→ **Short problem**:
Restate word for word the lines beginning at the one that contains "clear_scene()" and ending at the one that contains "Vector(map(max, high, point))"; include both and nothing else.

--- START OF Data listing ---

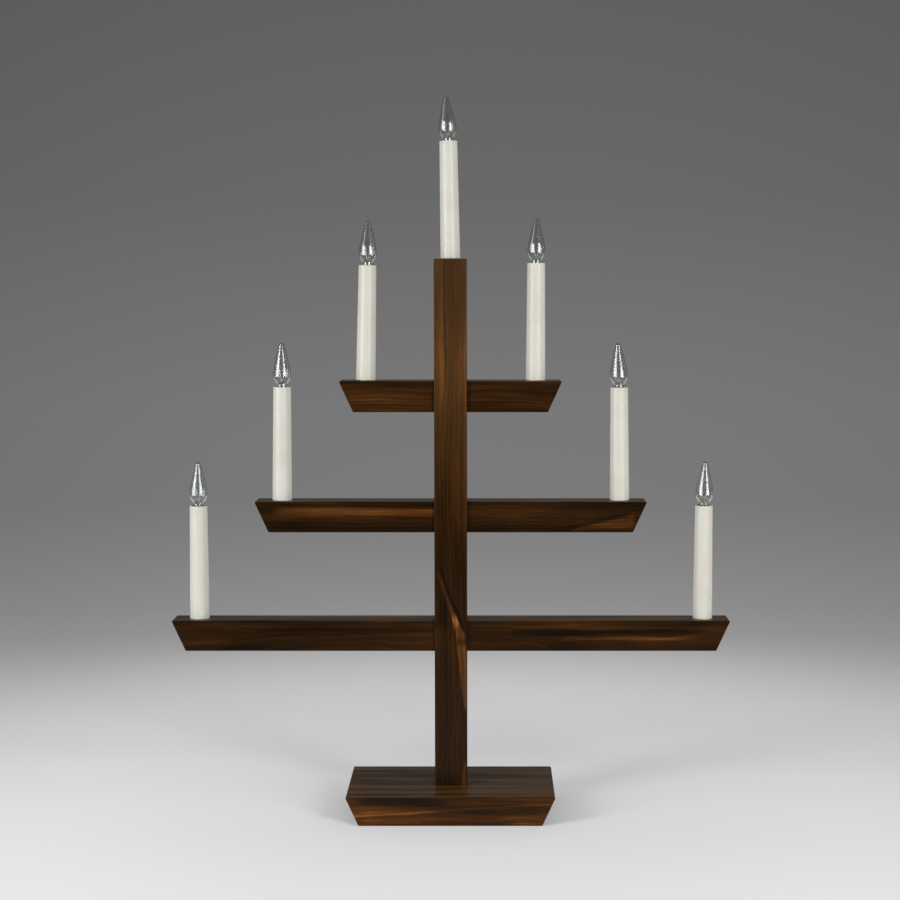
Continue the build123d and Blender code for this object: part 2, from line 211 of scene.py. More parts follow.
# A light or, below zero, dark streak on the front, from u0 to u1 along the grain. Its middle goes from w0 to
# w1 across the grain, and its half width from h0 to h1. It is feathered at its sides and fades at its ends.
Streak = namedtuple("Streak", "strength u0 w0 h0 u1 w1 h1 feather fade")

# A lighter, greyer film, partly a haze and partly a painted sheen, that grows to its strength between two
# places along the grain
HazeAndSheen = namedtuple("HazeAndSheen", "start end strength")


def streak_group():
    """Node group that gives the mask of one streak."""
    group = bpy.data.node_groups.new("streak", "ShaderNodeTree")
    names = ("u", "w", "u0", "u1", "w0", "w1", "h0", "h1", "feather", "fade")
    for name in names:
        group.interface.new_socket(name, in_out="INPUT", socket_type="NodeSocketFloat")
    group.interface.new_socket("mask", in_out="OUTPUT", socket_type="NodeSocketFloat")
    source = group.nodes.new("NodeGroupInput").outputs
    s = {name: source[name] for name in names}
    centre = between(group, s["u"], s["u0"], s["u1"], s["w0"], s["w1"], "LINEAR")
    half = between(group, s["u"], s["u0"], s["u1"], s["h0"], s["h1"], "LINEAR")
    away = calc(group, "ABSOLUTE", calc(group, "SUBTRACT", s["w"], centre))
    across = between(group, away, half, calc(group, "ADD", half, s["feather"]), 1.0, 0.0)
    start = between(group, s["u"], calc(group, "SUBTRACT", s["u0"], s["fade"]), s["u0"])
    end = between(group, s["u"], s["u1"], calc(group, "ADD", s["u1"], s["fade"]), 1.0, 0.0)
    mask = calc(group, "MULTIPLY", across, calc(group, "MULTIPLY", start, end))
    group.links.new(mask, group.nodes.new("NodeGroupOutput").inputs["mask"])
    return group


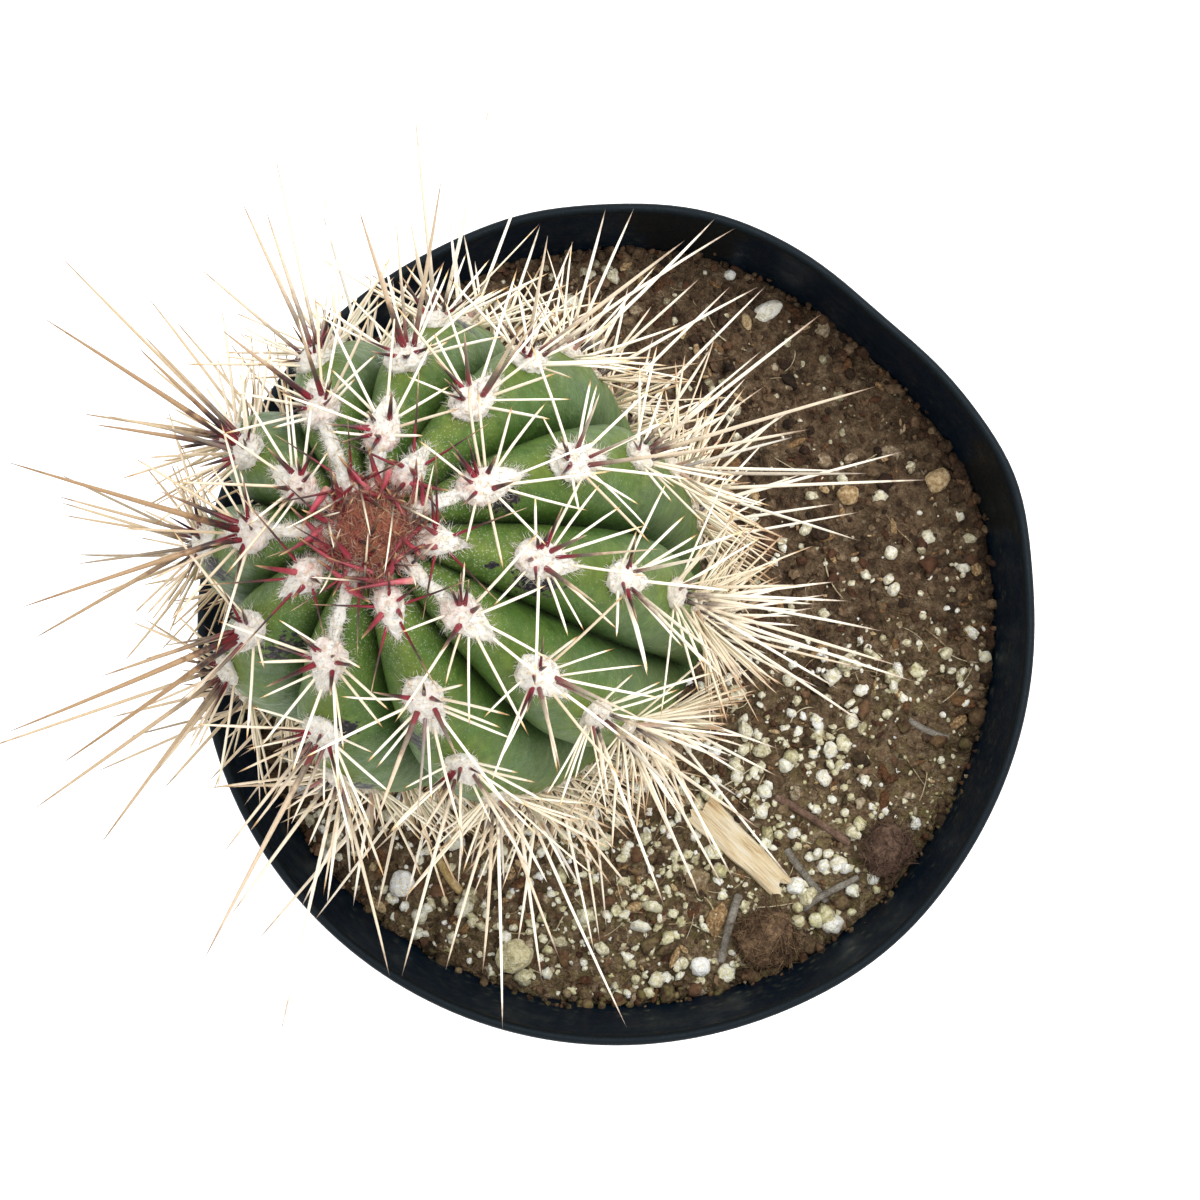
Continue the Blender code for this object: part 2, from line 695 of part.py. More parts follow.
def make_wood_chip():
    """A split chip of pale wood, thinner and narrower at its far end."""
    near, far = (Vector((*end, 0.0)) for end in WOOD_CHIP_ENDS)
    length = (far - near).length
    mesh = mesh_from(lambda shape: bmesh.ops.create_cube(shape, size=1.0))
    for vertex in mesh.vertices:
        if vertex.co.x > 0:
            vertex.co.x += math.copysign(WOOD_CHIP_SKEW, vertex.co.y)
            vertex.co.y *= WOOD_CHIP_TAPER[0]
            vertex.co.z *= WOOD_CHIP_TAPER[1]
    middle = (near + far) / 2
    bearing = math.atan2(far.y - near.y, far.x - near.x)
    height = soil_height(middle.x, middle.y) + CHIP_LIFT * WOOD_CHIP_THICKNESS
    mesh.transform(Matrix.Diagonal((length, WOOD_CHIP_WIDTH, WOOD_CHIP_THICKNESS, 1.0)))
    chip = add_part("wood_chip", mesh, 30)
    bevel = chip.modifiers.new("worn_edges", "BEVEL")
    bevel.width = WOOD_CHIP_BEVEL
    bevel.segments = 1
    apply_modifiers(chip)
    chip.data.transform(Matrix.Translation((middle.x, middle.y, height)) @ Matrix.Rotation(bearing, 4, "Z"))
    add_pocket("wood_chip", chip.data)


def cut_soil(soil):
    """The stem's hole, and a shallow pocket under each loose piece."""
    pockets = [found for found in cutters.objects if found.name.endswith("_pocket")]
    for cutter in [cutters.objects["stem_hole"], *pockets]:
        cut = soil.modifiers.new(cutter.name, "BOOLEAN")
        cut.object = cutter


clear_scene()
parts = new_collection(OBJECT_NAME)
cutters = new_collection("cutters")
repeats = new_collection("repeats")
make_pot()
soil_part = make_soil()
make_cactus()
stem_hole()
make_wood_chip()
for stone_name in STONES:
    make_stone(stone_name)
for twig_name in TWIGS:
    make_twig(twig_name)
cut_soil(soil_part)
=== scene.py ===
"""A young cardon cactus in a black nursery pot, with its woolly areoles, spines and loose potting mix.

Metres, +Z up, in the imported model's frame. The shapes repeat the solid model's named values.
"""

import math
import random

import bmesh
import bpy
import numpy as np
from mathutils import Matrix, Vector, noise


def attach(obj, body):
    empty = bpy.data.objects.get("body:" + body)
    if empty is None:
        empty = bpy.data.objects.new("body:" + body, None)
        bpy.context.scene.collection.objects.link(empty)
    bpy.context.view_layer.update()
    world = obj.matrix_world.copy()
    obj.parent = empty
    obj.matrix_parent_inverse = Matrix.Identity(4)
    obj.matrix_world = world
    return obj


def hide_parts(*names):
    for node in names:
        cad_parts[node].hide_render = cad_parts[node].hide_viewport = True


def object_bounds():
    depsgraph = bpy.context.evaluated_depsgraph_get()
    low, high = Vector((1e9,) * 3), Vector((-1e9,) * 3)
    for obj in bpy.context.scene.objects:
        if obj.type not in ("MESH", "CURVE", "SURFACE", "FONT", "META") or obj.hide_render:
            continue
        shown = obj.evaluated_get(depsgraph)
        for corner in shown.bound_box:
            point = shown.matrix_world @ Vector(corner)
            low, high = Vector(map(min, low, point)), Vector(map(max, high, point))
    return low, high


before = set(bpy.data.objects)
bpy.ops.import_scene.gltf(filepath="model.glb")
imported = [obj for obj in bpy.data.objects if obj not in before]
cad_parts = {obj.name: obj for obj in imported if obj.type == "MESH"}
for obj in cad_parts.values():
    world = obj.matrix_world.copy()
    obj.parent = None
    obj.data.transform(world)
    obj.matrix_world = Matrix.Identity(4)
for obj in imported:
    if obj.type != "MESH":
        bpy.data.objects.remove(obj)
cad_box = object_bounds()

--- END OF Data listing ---

→ **Finished answer**:
clear_scene()
parts = new_collection(OBJECT_NAME)
cutters = new_collection("cutters")
repeats = new_collection("repeats")
make_pot()
soil_part = make_soil()
make_cactus()
stem_hole()
make_wood_chip()
for stone_name in STONES:
    make_stone(stone_name)
for twig_name in TWIGS:
    make_twig(twig_name)
cut_soil(soil_part)
=== scene.py ===
"""A young cardon cactus in a black nursery pot, with its woolly areoles, spines and loose potting mix.

Metres, +Z up, in the imported model's frame. The shapes repeat the solid model's named values.
"""

import math
import random

import bmesh
import bpy
import numpy as np
from mathutils import Matrix, Vector, noise


def attach(obj, body):
    empty = bpy.data.objects.get("body:" + body)
    if empty is None:
        empty = bpy.data.objects.new("body:" + body, None)
        bpy.context.scene.collection.objects.link(empty)
    bpy.context.view_layer.update()
    world = obj.matrix_world.copy()
    obj.parent = empty
    obj.matrix_parent_inverse = Matrix.Identity(4)
    obj.matrix_world = world
    return obj


def hide_parts(*names):
    for node in names:
        cad_parts[node].hide_render = cad_parts[node].hide_viewport = True


def object_bounds():
    depsgraph = bpy.context.evaluated_depsgraph_get()
    low, high = Vector((1e9,) * 3), Vector((-1e9,) * 3)
    for obj in bpy.context.scene.objects:
        if obj.type not in ("MESH", "CURVE", "SURFACE", "FONT", "META") or obj.hide_render:
            continue
        shown = obj.evaluated_get(depsgraph)
        for corner in shown.bound_box:
            point = shown.matrix_world @ Vector(corner)
            low, high = Vector(map(min, low, point)), Vector(map(max, high, point))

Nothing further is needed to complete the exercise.